The accusations levelled against Honey Singh today were attempted on Eminem once. Even his entry had been banned in countries like Canada and Australia.
Hereon there danced youths and maidens whom all would woo, with their hands on one another’s wrists… sometimes they would dance deftly in a ring with merry twinkling feet… and sometimes they would go all in line with one another. There was a bard also to sing to them and play his lyre…
— The Iliad: Book XVIII: Homer
When I was working in Delhi’s civil supplies department during the Eighties, I was surrounded by Punjabis. As I was from a rigid and conservative south Indian background, I got naturally attracted to the Punjabi language and culture. Those wedding dances and festivals, like Holi, dragged me out of my inherent grim self. I happened to see a photograph at that time, taken by the German director Ulrike Ottinger during his teens, through which I understood the cultural differences between the northern and southern halves of India. A Tamilian and a Sikh were sitting together in the photo. While the Sikh seemed to enjoy by laughing out loud, the Tamilian’s face was dingy.
It appeared to me that the Punjabi language had a musical lilt. It might be due to its nasal tone. It was then that I heard Chamkila and Amarjot, the legendary Punjabi singers, of whom I became a fan at once. Chamkila’s wife Amarjot’s piercing tone was better than Chamkila’s. When this pair sang in Punjab, people thronged to hear them — occupying even the lampposts and terraces. Chamkila and Amarjot, along with the members of their band, were shot and killed by militants when they went to Meumpur, Punjab, on March 8, 1988. Chamkila was 28 then. The reason they were assassinated was that Chamkila’s songs celebrated liquor, love and sex. He sang about extra-marital love, which was intolerable to the extremists. In short, Chamkila was the symbol of the hedonistic lifestyle of the Punjabis.
Dance and music are mingled in Punjabi blood — not as entertainment, but as an identity of their very existence. While the Tamils from the southernmost part of the country relish dance and music on a hyper real plane through Tamil movies, the Punjabis involve in them directly and rejoice.
In this context, I consider Honey Singh, who wreaks havoc amidst the youth of north India through his songs, as an extension of the Punjabiyat, which was idolised by Chamkila and many such singers.
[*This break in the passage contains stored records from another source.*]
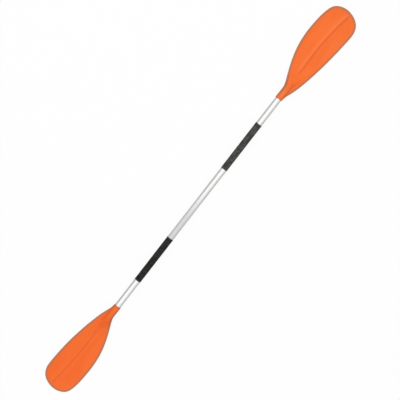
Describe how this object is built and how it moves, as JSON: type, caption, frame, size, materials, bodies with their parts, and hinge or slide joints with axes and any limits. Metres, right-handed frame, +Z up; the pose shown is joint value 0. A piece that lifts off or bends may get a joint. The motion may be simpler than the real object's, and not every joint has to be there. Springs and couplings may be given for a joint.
{
  "type": "kayak paddle",
  "caption": "Double-bladed kayak paddle: orange moulded blades on a take-apart aluminium shaft with rubber grips and a snap-button ferrule.",
  "frame": {"origin": "on the surface that the paddle lies on, under the seam at the middle of the shaft", "axes": "+X along the shaft towards the right blade; +Z up, out of the power faces; +Y across the blades, towards the right blade's curved edge. A half turn about Z swaps the two ends"},
  "size_m": [2.2002, 0.1796, 0.0372],
  "materials": {
    "orange_plastic": "injection-moulded, satin gloss, bright orange",
    "aluminium": "drawn tube, clear anodised, satin",
    "grip_rubber": "matt black, finely textured shrink sleeve",
    "black_nylon": "moulded nylon, matt",
    "steel": "stainless, bright",
    "foam": "closed-cell foam, matt",
    "seal_rubber": "smooth nitrile rubber"
  },
  "bodies": {
    "left_half": {"left_shaft_tube": "aluminium", "left_blade": "orange_plastic", "left_blade_rivet_1": "aluminium", "left_blade_rivet_2": "aluminium", "left_grip": "grip_rubber", "left_tube_plug": "black_nylon", "left_foam_bung": "foam"},
    "seal": {"seal_ring": "seal_rubber"},
    "right_half": {"right_shaft_tube": "aluminium", "right_blade": "orange_plastic", "right_blade_rivet_1": "aluminium", "right_blade_rivet_2": "aluminium", "right_grip": "grip_rubber", "right_tube_plug": "black_nylon", "right_foam_bung": "foam", "ferrule_spigot": "black_nylon", "ferrule_rivet_1": "aluminium", "ferrule_rivet_2": "aluminium", "button_spring": "steel"},
    "button": {"snap_button": "steel"}
  },
  "joints": [
    {"name": "ferrule_pull", "type": "slide", "parent": "left_half", "child": "seal", "axis": [1, 0, 0], "range_m": [0, 0.12], "deforming": ["snap_button"]},
    {"name": "feather_turn", "type": "hinge", "parent": "seal", "child": "right_half", "pos_m": [0, 0, 0.0202], "axis": [1, 0, 0], "range_deg": [-60, 60]},
    {"name": "button_press", "type": "slide", "parent": "right_half", "child": "button", "axis": [0, 0, 1], "range_m": [0, 0.004], "stiffness_N_per_m": 1500, "springref_m": -0.002, "deforming": ["button_spring"]}
  ]
}
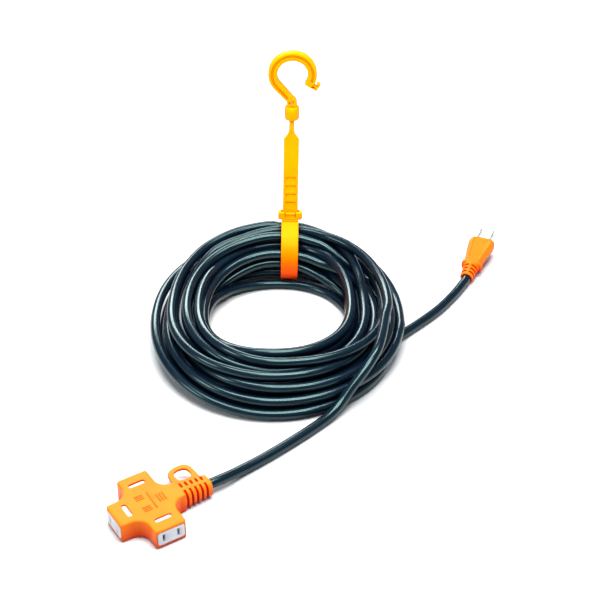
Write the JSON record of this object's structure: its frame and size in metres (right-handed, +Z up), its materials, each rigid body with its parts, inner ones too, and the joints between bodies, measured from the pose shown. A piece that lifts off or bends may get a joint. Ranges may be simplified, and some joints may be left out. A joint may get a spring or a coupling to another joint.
{
  "type": "extension cord",
  "caption": "Coiled extension cord with a cross-shaped multi-outlet connector, a two-blade plug and a strap hanger with a swivel hook.",
  "frame": {"origin": "on the floor, under the middle of the box that holds the connector and the hanger", "axes": "+Z up, +Y from the connector towards the hanger, +X to the right, towards the plug"},
  "size_m": [0.3536, 0.4397, 0.243],
  "materials": {
    "cord_jacket": "smooth, slightly glossy blue-black sheath",
    "orange_pvc": "satin soft PVC overmould",
    "white_moulding": "smooth hard white moulding",
    "contact_brass": "stamped phosphor bronze or brass strip",
    "tinned_ferrule": "tinned crimp",
    "nickel_blade": "nickel-plated brass blade",
    "black_insulation": "PVC wire insulation",
    "white_insulation": "PVC wire insulation",
    "yellow_nylon": "moulded nylon, slightly translucent"
  },
  "bodies": {
    "cord_set": {"cord_tail_connector": "cord_jacket", "cord_coil": "cord_jacket", "cord_tail_plug": "cord_jacket", "connector_shell": "orange_pvc", "connector_core": "white_moulding", "outlet_insert_end": "white_moulding", "outlet_insert_left": "white_moulding", "outlet_insert_right": "white_moulding", "busbar_live": "contact_brass", "busbar_neutral": "contact_brass", "contact_clips_live": "contact_brass", "contact_clips_neutral": "contact_brass", "connector_crimps": "tinned_ferrule", "connector_wire_live": "black_insulation", "connector_wire_neutral": "white_insulation", "plug_body": "orange_pvc", "plug_bridge": "white_moulding", "blade_live": "nickel_blade", "blade_neutral": "nickel_blade", "plug_crimps": "tinned_ferrule", "plug_wire_live": "black_insulation", "plug_wire_neutral": "white_insulation"},
    "strap": {"hanger_strap": "yellow_nylon"},
    "pawl": {"buckle_pawl": "yellow_nylon"},
    "hook": {"swivel_hook": "yellow_nylon"}
  },
  "joints": [
    {"name": "hanger_tilt", "type": "hinge", "parent": "cord_set", "child": "strap", "pos_m": [0.0579, 0.1765, 0.03], "axis": [0.9998, 0, -0.0192], "range_deg": [-80, 68]},
    {"name": "hook_swivel", "type": "hinge", "parent": "strap", "child": "hook", "pos_m": [0.06069, 0.1765, 0.17537], "axis": [0.0192, 0, 0.9998], "continuous": true},
    {"name": "pawl_release", "type": "hinge", "parent": "strap", "child": "pawl", "pos_m": [0.05863, 0.1736, 0.06799], "axis": [0.9998, 0, -0.0192], "range_deg": [0, 18], "stiffness_Nm_per_rad": 0.02}
  ]
}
The oppression of dalits, women and the minorities is known. But the clandestine oppression of students by their parents, educational and social institutions is equally cruel. An example would be the statement of the Delhi police commissioner that girl students must go straight home after college. In a few days, a statement that women must not step out of their home is imminent. The youth revolt against the oppression of the “adults” through their celebrations, of which Honey Singh is one, extreme representative.
I became a die-hard fan of Honey Singh as soon as I started hearing his songs. I must have listened to his Brown Rang song a countless times. It’s tough to write down the ecstatic feel of the song Chamkila vs Justin Bieber (written by Honey Singh whose video features Alfaaz), which can make listeners shake a leg. This song is the modern rendition of traditional Punjabi folk music, which again serves as a symbol of Punjabiyat, a symbol of their hedonistic lifestyle.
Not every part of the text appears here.